SOURCE EXCERPT -
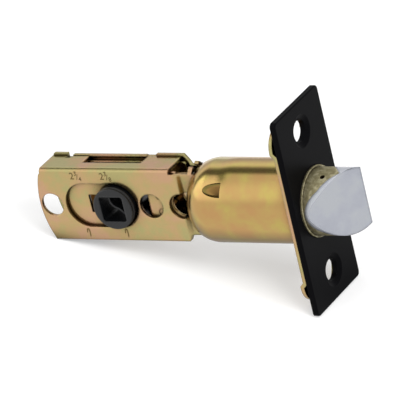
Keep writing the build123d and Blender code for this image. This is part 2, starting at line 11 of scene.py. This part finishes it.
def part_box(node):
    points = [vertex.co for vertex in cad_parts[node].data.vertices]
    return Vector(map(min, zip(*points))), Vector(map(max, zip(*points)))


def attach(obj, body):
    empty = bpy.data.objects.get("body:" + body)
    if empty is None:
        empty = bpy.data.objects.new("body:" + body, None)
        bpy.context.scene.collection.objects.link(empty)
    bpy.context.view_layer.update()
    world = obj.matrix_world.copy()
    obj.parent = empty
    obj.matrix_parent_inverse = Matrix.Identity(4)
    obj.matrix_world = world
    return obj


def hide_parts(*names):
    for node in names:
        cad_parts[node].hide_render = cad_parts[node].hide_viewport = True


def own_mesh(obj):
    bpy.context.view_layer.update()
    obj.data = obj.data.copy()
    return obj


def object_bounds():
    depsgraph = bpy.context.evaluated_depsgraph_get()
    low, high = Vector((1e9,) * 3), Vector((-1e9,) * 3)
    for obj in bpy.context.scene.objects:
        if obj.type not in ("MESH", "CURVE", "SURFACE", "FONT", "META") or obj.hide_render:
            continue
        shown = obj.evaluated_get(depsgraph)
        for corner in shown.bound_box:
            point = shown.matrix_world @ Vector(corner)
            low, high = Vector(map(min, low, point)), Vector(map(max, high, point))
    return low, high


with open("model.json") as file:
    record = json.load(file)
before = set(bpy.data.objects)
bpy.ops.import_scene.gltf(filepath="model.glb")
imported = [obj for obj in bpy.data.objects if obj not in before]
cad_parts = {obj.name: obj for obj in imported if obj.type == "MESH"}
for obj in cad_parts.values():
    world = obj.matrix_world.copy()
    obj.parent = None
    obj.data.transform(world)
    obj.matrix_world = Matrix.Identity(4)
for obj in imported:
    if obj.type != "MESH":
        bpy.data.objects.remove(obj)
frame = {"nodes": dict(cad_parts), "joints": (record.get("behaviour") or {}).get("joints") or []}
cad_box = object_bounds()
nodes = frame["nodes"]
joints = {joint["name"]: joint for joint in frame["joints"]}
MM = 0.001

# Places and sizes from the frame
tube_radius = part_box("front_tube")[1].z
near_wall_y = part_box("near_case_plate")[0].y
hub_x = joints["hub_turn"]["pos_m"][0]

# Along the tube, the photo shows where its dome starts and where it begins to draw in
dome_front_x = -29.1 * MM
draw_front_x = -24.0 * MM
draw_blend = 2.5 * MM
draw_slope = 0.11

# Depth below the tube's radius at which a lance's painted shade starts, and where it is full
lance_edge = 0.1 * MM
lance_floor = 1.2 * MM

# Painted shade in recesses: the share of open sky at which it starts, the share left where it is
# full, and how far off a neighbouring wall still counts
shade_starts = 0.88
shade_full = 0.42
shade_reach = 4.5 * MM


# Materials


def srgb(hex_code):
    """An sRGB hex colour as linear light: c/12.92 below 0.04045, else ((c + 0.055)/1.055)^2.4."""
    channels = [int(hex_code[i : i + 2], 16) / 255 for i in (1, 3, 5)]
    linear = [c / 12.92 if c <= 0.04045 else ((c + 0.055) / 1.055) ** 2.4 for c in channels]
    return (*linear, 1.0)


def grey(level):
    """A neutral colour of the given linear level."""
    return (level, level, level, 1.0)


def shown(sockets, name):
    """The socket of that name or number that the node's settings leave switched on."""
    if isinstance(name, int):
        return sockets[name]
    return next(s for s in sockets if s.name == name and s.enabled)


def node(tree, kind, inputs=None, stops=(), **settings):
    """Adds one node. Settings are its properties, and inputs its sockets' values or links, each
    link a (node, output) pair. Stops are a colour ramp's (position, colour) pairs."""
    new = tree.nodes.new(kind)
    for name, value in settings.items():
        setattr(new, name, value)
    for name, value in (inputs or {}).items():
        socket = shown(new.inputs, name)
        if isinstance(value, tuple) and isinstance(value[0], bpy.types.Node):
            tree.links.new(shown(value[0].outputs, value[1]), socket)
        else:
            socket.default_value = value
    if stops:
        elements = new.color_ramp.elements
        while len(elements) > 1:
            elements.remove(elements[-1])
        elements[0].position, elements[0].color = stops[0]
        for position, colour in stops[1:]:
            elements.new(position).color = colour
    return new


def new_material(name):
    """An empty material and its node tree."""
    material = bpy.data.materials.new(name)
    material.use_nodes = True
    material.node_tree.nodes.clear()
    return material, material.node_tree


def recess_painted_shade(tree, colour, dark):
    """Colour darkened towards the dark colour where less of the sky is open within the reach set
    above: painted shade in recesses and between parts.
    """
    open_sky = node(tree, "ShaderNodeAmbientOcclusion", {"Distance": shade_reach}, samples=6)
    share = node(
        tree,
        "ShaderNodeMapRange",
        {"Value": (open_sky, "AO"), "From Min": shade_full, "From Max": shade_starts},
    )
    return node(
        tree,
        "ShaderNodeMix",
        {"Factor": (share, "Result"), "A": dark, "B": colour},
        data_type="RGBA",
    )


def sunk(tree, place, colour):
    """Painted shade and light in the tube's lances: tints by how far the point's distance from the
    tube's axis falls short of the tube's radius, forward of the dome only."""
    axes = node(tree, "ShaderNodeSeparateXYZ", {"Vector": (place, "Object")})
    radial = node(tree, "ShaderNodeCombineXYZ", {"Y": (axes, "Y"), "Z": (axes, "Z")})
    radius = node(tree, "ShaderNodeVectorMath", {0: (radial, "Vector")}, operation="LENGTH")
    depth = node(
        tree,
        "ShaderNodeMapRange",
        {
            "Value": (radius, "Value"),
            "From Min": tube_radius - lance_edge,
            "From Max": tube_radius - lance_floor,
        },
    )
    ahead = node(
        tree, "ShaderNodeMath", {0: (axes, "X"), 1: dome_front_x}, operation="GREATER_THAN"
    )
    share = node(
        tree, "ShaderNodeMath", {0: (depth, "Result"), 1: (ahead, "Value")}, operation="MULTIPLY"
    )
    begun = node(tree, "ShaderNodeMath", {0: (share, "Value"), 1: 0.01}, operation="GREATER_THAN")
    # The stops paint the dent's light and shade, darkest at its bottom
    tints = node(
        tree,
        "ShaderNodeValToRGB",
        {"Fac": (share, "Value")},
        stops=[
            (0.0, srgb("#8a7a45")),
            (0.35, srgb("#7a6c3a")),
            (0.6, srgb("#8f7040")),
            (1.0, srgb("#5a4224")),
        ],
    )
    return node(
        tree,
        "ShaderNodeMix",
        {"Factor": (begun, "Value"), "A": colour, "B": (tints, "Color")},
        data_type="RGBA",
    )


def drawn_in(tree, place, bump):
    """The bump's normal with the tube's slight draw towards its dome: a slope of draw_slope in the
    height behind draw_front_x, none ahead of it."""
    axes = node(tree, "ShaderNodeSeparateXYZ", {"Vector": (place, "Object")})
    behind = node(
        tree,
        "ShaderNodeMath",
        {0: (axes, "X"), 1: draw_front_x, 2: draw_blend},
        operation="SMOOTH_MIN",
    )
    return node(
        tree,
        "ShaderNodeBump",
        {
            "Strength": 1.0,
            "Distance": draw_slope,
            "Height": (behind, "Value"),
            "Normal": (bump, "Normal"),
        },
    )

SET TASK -
Print the listing above from its first line through the line with "cad_parts[node].hide_render = cad_parts[node].hide_viewport", and stop there.

TASK ANSWER -
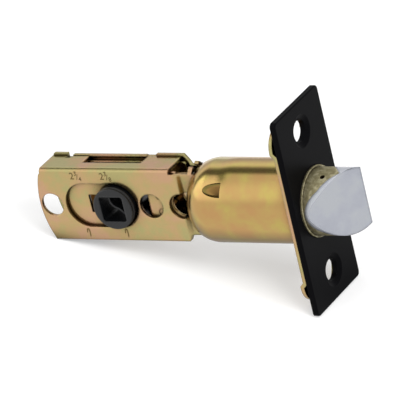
Keep writing the build123d and Blender code for this image. This is part 2, starting at line 11 of scene.py. This part finishes it.
def part_box(node):
    points = [vertex.co for vertex in cad_parts[node].data.vertices]
    return Vector(map(min, zip(*points))), Vector(map(max, zip(*points)))


def attach(obj, body):
    empty = bpy.data.objects.get("body:" + body)
    if empty is None:
        empty = bpy.data.objects.new("body:" + body, None)
        bpy.context.scene.collection.objects.link(empty)
    bpy.context.view_layer.update()
    world = obj.matrix_world.copy()
    obj.parent = empty
    obj.matrix_parent_inverse = Matrix.Identity(4)
    obj.matrix_world = world
    return obj


def hide_parts(*names):
    for node in names:
        cad_parts[node].hide_render = cad_parts[node].hide_viewport = True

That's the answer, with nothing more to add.